In today's NFL, teams seem ready to settle for quarterbacks who won't lose games rather than ones who win games. It's a subtle, yet significant, distinction. When they get a player who can manage games, they're willing to potentially compromise their salary cap by paying top dollars for non-elite performers. The $13 million difference between Cutler's average salary and what McCown received from the Tampa Bay Buccaneers in free agency could be the difference between reaching the playoffs and competing for a title.
As one general manager noted, two or three other "damn good football players" could have been signed for that $13 million. Is it worth spending so much more on one position, even if it's the most important one on the field?
Whether the trend of handsomely compensating QBs who are unproven in the postseason continues will likely depend largely on how Ryan, Romo, Cutler, Stafford and Dalton fare.

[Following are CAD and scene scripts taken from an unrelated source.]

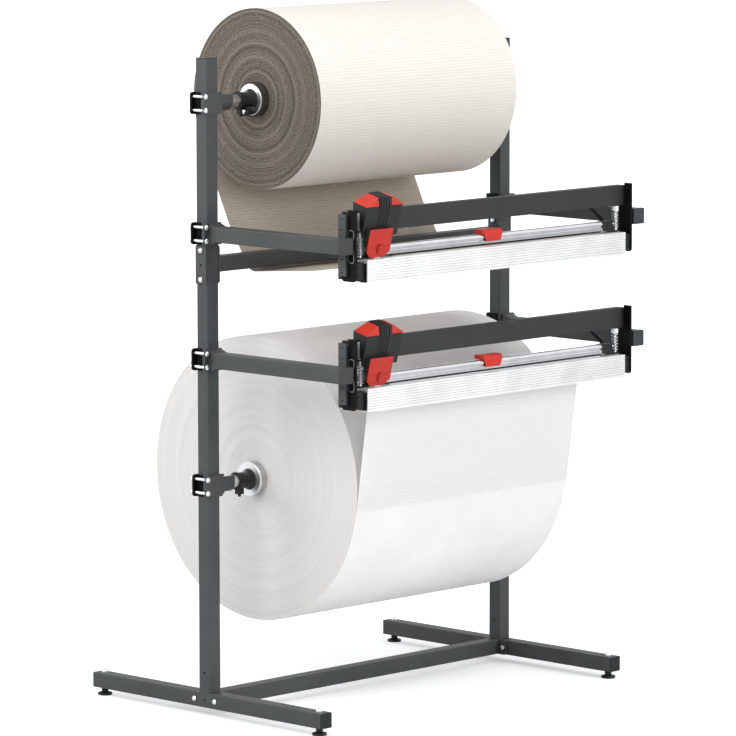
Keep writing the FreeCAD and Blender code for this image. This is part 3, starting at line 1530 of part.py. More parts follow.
def build_blades():
    """Thin blades on the backs of the plate carriers, which run in the cutting slots."""
    for unit, height in UNIT_HEIGHTS:
        blade = new_body(f"Blade{unit}")
        middle = S.head_start + S.plate_start + S.knob_line - HALF_SPAN
        half = S.blade_width / 2
        shoulder = S.blade_clearance - S.table_drop
        tip = -S.table_drop - S.blade_depth
        corners = [
            (middle - half, S.carrier_bottom),
            (middle - half, shoulder),
            (middle - half / 4, tip),
            (middle + half / 4, tip),
            (middle + half, shoulder),
            (middle + half, S.carrier_bottom),
        ]
        sketch = outline(blade, "XZ", corners, offset=S.carrier_back - S.blade_thickness)
        feature(blade, "Pad", sketch, S.blade_thickness)
        place(blade, ZERO, POST_Y, height)
        sub_part(blade, f"{unit}_blade")


# ---------------------------------------------------------------- whole stand


def build_stand():
    build_foot_beams()
    build_posts()
    build_tube_caps()
    build_crossbar("BaseBar", "base_crossbar", FOOT_MIDDLE, S.tube, S.splice_length)
    build_crossbar("MiddleBar", "middle_crossbar", S.joint_height, S.splice_length, S.tube)
    build_splice_plates()
    build_levelling_feet()
    build_bolts()
    build_clamp_yokes()
    build_arms()
    build_arm_caps()
    build_cradles()


def build_cutter_units():
    build_mounting_bars()
    build_end_profiles()
    build_guide_beams()
    build_tables()
    build_end_blocks()
    build_guide_rods()
    build_end_braces()
    build_press_rails()
    build_rail_lips()
    build_rail_end_blocks()
    build_rail_springs()
    build_grips()
    build_head_housings()
    build_head_roofs()
    build_head_sliders()
    build_blade_plates()
    build_lock_knobs()
    build_blades()


def check_and_write():
    """Stops at the first failed object, then writes each sub-part to its own STEP file."""
    for thing in doc.Objects:
        if "Invalid" in thing.State or "Error" in thing.State:
            raise ValueError(f"{thing.Label} failed: {thing.State}")
    os.makedirs("parts", exist_ok=True)
    for thing in SUB_PARTS:
        shape = thing.Shape
        if shape.isNull() or not shape.isValid() or not shape.Solids:
            raise ValueError(f"{thing.Label} has no valid solid")
        shape.exportStep(f"parts/{thing.Label}.step")
        print(f"{thing.Label}: {len(shape.Solids)} solids, {shape.Volume / 1000:.1f} cm3")


build_stand()
build_rolls()
build_webs()
build_cutter_units()
doc.recompute()
check_and_write()
print(f"{len(SUB_PARTS)} sub-parts")
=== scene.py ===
import json
import math

import bmesh
import bpy
from mathutils import Matrix, Vector


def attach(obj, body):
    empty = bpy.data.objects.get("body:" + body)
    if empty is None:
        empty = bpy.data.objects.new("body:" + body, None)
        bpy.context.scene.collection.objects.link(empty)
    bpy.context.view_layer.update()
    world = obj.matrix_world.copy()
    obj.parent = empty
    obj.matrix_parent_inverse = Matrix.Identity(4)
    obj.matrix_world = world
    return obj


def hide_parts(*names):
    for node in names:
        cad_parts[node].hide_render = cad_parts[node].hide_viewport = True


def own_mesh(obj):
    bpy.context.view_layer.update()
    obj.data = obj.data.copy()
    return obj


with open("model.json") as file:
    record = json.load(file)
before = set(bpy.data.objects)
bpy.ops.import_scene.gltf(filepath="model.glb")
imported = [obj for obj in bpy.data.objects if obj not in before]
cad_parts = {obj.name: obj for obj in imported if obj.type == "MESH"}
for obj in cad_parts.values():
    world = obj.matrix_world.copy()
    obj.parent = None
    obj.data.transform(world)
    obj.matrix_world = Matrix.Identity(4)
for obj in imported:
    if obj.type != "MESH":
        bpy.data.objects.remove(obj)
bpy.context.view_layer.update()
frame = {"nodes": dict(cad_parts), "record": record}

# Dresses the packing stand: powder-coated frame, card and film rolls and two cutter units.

# Places shared by several pieces, in metres.
POST_LINE = 0.046
HALF_SPAN = 0.55
UPPER_AXLE, LOWER_AXLE = 1.588, 0.601
CARD_ENDS, FILM_ENDS = (-0.371, 0.363), (-0.383, 0.413)
CARD_RADIUS, FILM_RADIUS, CORE_RADIUS = 0.235, 0.373, 0.0455
UNITS = (("upper", 1.2534), ("lower", 0.9282))
TABLE_DROP = 0.038
WEB_ON_TABLE = 0.0009
TABLE_FRONT_EDGE = -0.4884
TABLE_BACK_EDGE = -0.419


# ---------------------------------------------------------------- materials


class Finish:
    """A node material that is built up step by step from textures on Object coordinates."""

    def __init__(self, name, roughness, metallic=0.0):
        self.material = bpy.data.materials.new(name)
        self.material.use_nodes = True
        self.nodes = self.material.node_tree.nodes
        self.shader = self.nodes["Principled BSDF"]
        self.shader.inputs["Roughness"].default_value = roughness
        self.shader.inputs["Metallic"].default_value = metallic
        self.place = self.node("ShaderNodeTexCoord").outputs["Object"]
        self.height = None

    def node(self, kind, **settings):
        made = self.nodes.new(kind)
        for name, value in settings.items():
            setattr(made, name, value)
        return made

    def join(self, source, target):
        self.material.node_tree.links.new(source, target)

    def stretched(self, scale, location=(0, 0, 0)):
        """Object coordinates about a point, stretched along each axis."""
        mapping = self.node("ShaderNodeMapping")
        mapping.inputs["Location"].default_value = [-at * by for at, by in zip(location, scale)]
        mapping.inputs["Scale"].default_value = scale
        self.join(self.place, mapping.inputs["Vector"])
        return mapping.outputs["Vector"]

    def noise(self, scale, detail=3.0, vector=None, roughness=0.5):
        made = self.node("ShaderNodeTexNoise")
        made.inputs["Scale"].default_value = scale
        made.inputs["Detail"].default_value = detail
        made.inputs["Roughness"].default_value = roughness
        self.join(vector or self.place, made.inputs["Vector"])
        return made.outputs["Fac"]

    def maths(self, operation, first, second=0.0):
        made = self.node("ShaderNodeMath", operation=operation)
        for socket, value in zip(made.inputs, (first, second)):
            if isinstance(value, (int, float)):
                socket.default_value = value
            else:
                self.join(value, socket)
        return made.outputs[0]

    def between(self, factor, low, high, tight=(0.3, 0.7)):
        """A colour ramp from one colour to another."""
        ramp = self.node("ShaderNodeValToRGB")
        for element, position, colour in zip(ramp.color_ramp.elements, tight, (low, high)):
            element.position = position
            element.color = (*colour, 1.0)
        self.join(factor, ramp.inputs["Fac"])
        return ramp.outputs["Color"]

    def painted_corner_shade(self, tones, reach):
        """The same tones with painted shade, darker in grooves and corners where the ambient
        occlusion finds them.
        """
        made = self.node("ShaderNodeAmbientOcclusion", samples=8)
        made.inputs["Distance"].default_value = reach
        self.join(tones, made.inputs["Color"])
        return made.outputs["Color"]

    def colour(self, output):
        self.join(output, self.shader.inputs["Base Color"])

    def gloss(self, factor, low, high):
        made = self.node("ShaderNodeMapRange")
        made.inputs["To Min"].default_value = low
        made.inputs["To Max"].default_value = high
        self.join(factor, made.inputs["Value"])
        self.join(made.outputs["Result"], self.shader.inputs["Roughness"])

    def bump(self, height, distance, strength=1.0):
        made = self.node("ShaderNodeBump")
        made.inputs["Distance"].default_value = distance
        made.inputs["Strength"].default_value = strength
        self.join(height, made.inputs["Height"])
        if self.height:
            self.join(self.height, made.inputs["Normal"])
        self.height = made.outputs["Normal"]
        self.join(self.height, self.shader.inputs["Normal"])


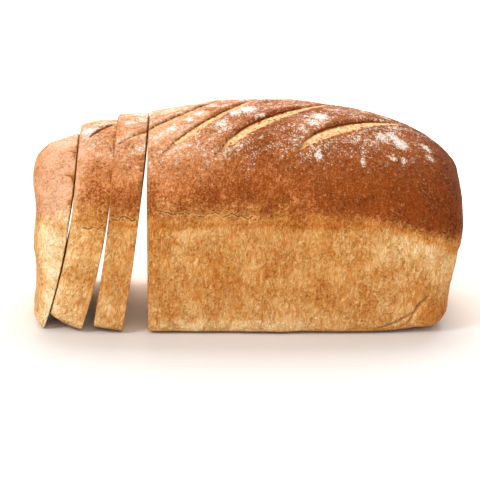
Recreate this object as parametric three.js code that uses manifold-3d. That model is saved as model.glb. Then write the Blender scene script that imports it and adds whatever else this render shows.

"In the future, you may see guys just walk away from quarterbacks that look pretty doggone successful but haven't gotten it done in the postseason," the GM said. "You're going to have to look at what signing him does to your salary cap going forward, and you're going to have to decide what type of talent you're going to have around that guy -- or not be able to have around that guy. We're not just in the business to pay players; we're in the business to win championships. If it gets too crazy, you just may have to walk away."